Why Pesaro is a deceptively complex executive market
Searches in Pesaro are managed from KiTalent's Turin hub, with support from our other hubs when the candidate pool crosses markets. A city of 94,200 residents does not look, at first glance, like a difficult hiring environment. The reality is different. Pesaro's executive talent pool is narrow, highly specialised, and fiercely contested by a small number of dominant employers. Job postings and inbound applications produce weak results here because the leaders who matter are already embedded in the firms that define the city's economy.
Scavolini and Biesse Group together employ over 2,100 people in Pesaro proper. Around them sit 140-plus SMEs in the Pantano industrial zone, many supplying these two anchors or competing in adjacent niches. The senior talent pool for mechatronics, CNC automation, circular-manufacturing systems, and technical export sales is finite. Everyone knows everyone. A clumsy approach to a Biesse engineering director gets noticed at Scavolini by the following week. Discretion is not a preference here. It is a prerequisite.

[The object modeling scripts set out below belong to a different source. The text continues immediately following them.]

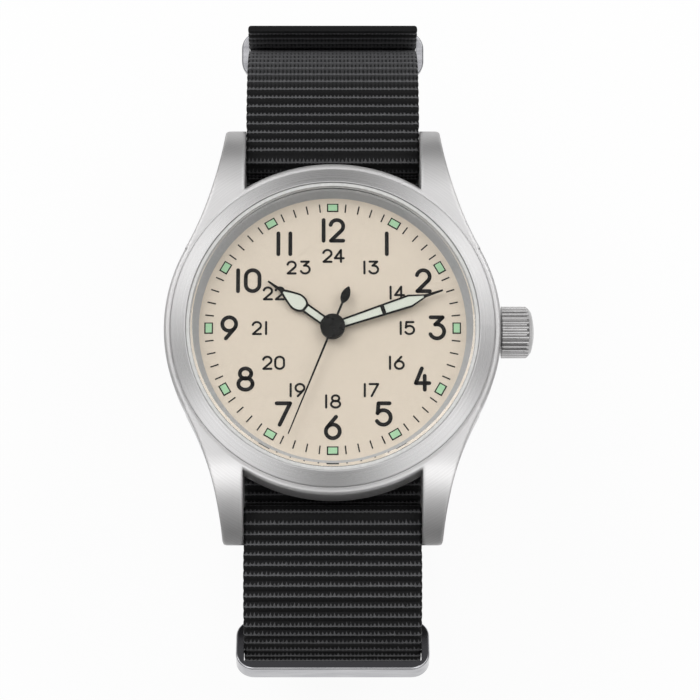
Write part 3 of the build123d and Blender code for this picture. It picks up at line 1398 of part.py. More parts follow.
def limb_point(side, height):
    """Where one side of the leaning limb meets a height."""
    start = (buckle_pin[0] + side * limb_across[0], buckle_pin[1] + side * limb_across[1])
    run = (height - start[1]) / math.sin(lean_turn)
    return (start[0] + run * math.cos(lean_turn), height)


with BuildPart() as buckle_tongue:
    with BuildSketch(Plane.YZ.offset(-tongue_width / 2)):
        with BuildLine():
            Polyline((tip_y + half_limb, blade_low_z), limb_point(1, blade_low_z),
                     limb_point(1, buckle_bar_z), limb_point(-1, buckle_bar_z),
                     limb_point(-1, blade_top_z), (tip_y, blade_top_z),
                     (tip_y, blade_low_z + half_limb), close=True)
        make_face()
        with Locations(buckle_pin):
            Circle(tongue_ring_radius)
            Circle(buckle_bar_radius + running_gap, mode=Mode.SUBTRACT)
    extrude(amount=tongue_width)
buckle_tongue.part.label = "buckle_tongue"
export_step(buckle_tongue.part, "parts/buckle_tongue.step")
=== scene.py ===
"""Field watch on a woven strap: the look of the part, built round its CAD frame."""

import math

import bpy
from bpy.props import FloatProperty, FloatVectorProperty, IntProperty, PointerProperty
from mathutils import Matrix, Vector


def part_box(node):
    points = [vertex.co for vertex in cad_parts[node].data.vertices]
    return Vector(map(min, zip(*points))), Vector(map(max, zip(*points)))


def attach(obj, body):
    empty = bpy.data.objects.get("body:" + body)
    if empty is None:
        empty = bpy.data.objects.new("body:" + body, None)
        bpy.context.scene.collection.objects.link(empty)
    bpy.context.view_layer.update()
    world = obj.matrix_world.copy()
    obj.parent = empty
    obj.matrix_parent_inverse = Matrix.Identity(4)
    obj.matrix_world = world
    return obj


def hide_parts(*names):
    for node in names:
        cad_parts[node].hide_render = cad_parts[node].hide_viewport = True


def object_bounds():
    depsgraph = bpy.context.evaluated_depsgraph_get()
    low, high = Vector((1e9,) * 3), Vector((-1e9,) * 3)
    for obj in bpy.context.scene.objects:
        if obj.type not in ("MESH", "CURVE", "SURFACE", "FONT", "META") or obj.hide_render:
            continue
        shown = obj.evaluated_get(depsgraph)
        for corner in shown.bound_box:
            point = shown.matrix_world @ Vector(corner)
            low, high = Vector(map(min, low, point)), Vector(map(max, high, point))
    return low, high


bl_info = {
    "name": "Field watch",
    "version": (1, 0, 0),
    "blender": (4, 5, 0),
    "location": "View3D > Sidebar > Watch",
    "description": "Dresses the frame of a field watch with its dial print, webbing and finishes",
    "category": "Add Mesh",
}

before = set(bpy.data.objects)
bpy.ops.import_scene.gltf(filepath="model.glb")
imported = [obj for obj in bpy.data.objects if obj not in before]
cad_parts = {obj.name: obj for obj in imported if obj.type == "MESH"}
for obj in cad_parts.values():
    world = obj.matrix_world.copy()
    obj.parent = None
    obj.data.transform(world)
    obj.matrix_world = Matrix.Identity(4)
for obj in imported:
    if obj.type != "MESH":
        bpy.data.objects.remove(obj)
cad_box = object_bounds()

MM = 0.001

# Camera: the middle of the bezel's top is seen at this pixel, from this distance and tilt
PICTURE_PIXELS = 700
TARGET_PIXEL = (332.7, 324.5)
TARGET_Z = 28.4 * MM
VIEW_DISTANCE = 300 * MM
VIEW_TILT = math.radians(12)
FOCAL_PIXELS = 2674.8
SENSOR_WIDTH = 36.0

# Stage: a small white floor in a tent of light cloth, which only reflections see
FLOOR_RADIUS = 0.45
FLOOR_GAP = 0.0002
TENT_RADIUS = 2.0
# How brightly the cloth glows along its ends, what its corners add to that, and how bright its top is
TENT_ENDS = 0.68
TENT_CORNERS = 1.72
TENT_TOP = 1.9
# The share of that glow that is left low down, and in front of the watch
TENT_FOOT = 0.1
TENT_FRONT = 0.47
# Where the cloth's glow changes, along z, z and y of the direction in which it is seen
FOOT_SPAN = (0.34, 0.44)
TOP_SPAN = (0.86, 0.98)
FRONT_SPAN = (-0.5, -0.3)
# The black flag: the direction it hangs in, how near to that it covers, and its glow
FLAG_DIRECTION = (0, 0.208, 0.978)
FLAG_SPAN = (0.98, 0.99)
FLAG_GLOW = 0.08
# The light on paint from above, and how white the paper floor is shown
SKY_LIGHT = 0.72
PAPER_GLOW = 0.92
# Soft boxes: place and size in metres, and power in watts
SOFT_BOXES = (
    ("soft_box_left", (-0.34, 0.34, 0.55), 0.45, 1.5),
    ("soft_box_right", (0.38, 0.26, 0.50), 0.45, 0.9),
)

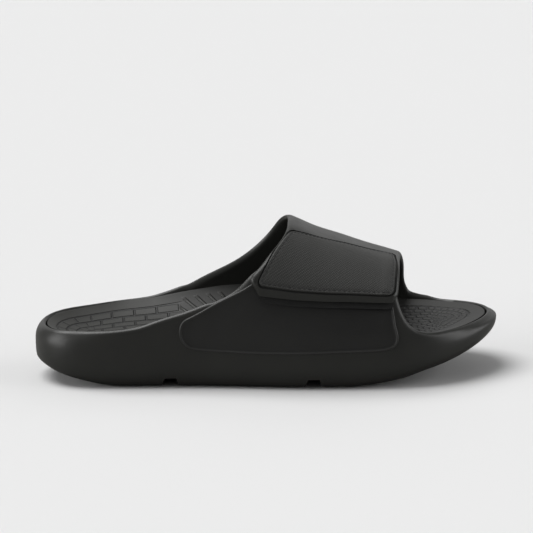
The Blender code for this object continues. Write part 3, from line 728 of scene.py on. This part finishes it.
def blend(nodes, links, factor, below, above):
    """A colour from below, at factor 0, to above, at 1. Each is a socket or a colour."""
    node = nodes.new("ShaderNodeMix")
    node.data_type = "RGBA"
    links.new(factor, node.inputs["Factor"])
    for socket, value in (("A", below), ("B", above)):
        if isinstance(value, tuple):
            node.inputs[socket].default_value = (*value, 1)
        else:
            links.new(value, node.inputs[socket])
    return node.outputs["Result"]


# Noise of the foam, in waves for each metre: change of its tone and of its shine, coarse and fine grain
TONE_SCALE, SHINE_SCALE, COARSE_SCALE, FINE_SCALE = 45, 160, 220, 2600
# How far the shine goes up and down, and the depth of the two grains
SHINE_CHANGE = 0.06
COARSE_GRAIN, FINE_GRAIN = 0.2 * MM, 0.06 * MM
# Depth of the pad's pile
PILE_GRAIN = 0.3 * MM


def foam(name, color, roughness, grain=FINE_GRAIN):
    """Matt moulded foam: fine grain, a slightly uneven skin and a little change in tone."""
    made, nodes, links, shader = new_material(name, color, roughness)
    place = nodes.new("ShaderNodeTexCoord").outputs["Object"]
    tone = noise(nodes, links, place, TONE_SCALE, 4)
    links.new(ramp(nodes, links, tone, 0.3, 0.7, shade(color, 0.9), shade(color, 1.1)),
              shader.inputs["Base Color"])
    rough = nodes.new("ShaderNodeMapRange")
    links.new(noise(nodes, links, place, SHINE_SCALE, 2), rough.inputs["Value"])
    rough.inputs["To Min"].default_value = roughness - SHINE_CHANGE
    rough.inputs["To Max"].default_value = roughness + SHINE_CHANGE
    links.new(rough.outputs["Result"], shader.inputs["Roughness"])
    coarse = bump(nodes, links, noise(nodes, links, place, COARSE_SCALE, 2), COARSE_GRAIN, 0.25)
    fine = bump(nodes, links, noise(nodes, links, place, FINE_SCALE, 2), grain, 0.5, coarse)
    links.new(fine, shader.inputs["Normal"])
    return made


# How far inside the panel's outline its lip ends, and the painted highlight on the lip as a share of the
# foam's colour
PANEL_LIP, LIP_HIGHLIGHT_TONE = 1.9 * MM, 2.2


def foam_with_lip_highlight(name, color, roughness):
    """Foam with a painted highlight on the panel's lip. UV Y says how far a point lies inside the
    outline.
    """
    made = foam(name, color, roughness)
    nodes, links = made.node_tree.nodes, made.node_tree.links
    base = nodes["Principled BSDF"].inputs["Base Color"]
    inside = parts(nodes, links, nodes.new("ShaderNodeTexCoord").outputs["UV"])["Y"]
    lip = fade(nodes, links, inside, PANEL_LIP, PANEL_LIP / 2)
    # Painted highlight: the lip's colour is made paler
    links.new(blend(nodes, links, lip, base.links[0].from_socket, shade(color, LIP_HIGHLIGHT_TONE)), base)
    return made


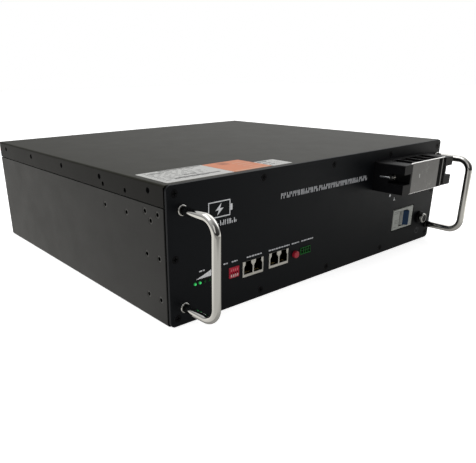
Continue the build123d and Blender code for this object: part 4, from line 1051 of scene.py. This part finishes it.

With 70% of Scavolini's revenue coming from exports and Biesse operating globally in woodworking machinery, Pesaro needs leaders who are fluent in both Italian and at least one of English or German. Local headhunters report that bilingual technical sales profiles remain among the hardest roles to fill. The city's distance from Milan and Bologna, combined with the absence of a high-speed rail station, makes it harder to attract internationally mobile professionals who might otherwise consider the Marche coast.
Over-65 residents now represent 32% of Pesaro's population. This is not an abstract demographic trend. It means master carpenters, marine electricians, and senior production managers are retiring faster than the pipeline can replace them. The ITS Meccatronico graduated 220 Industry 4.0 technicians in 2025 with a 94% placement rate. That is impressive, but it addresses mid-level technical roles, not the leadership layer. For C-suite and director-level positions, Pesaro's firms are competing with Bologna, Rimini, and Milan for a shrinking pool of experienced executives willing to commit to a secondary Adriatic city.
These dynamics make Pesaro a market where reactive hiring consistently fails. A Go-To Partner approach built on continuous market intelligence and pre-existing relationships with the hidden 80% of passive talent is the only reliable way to fill senior roles without destabilising the local professional ecosystem.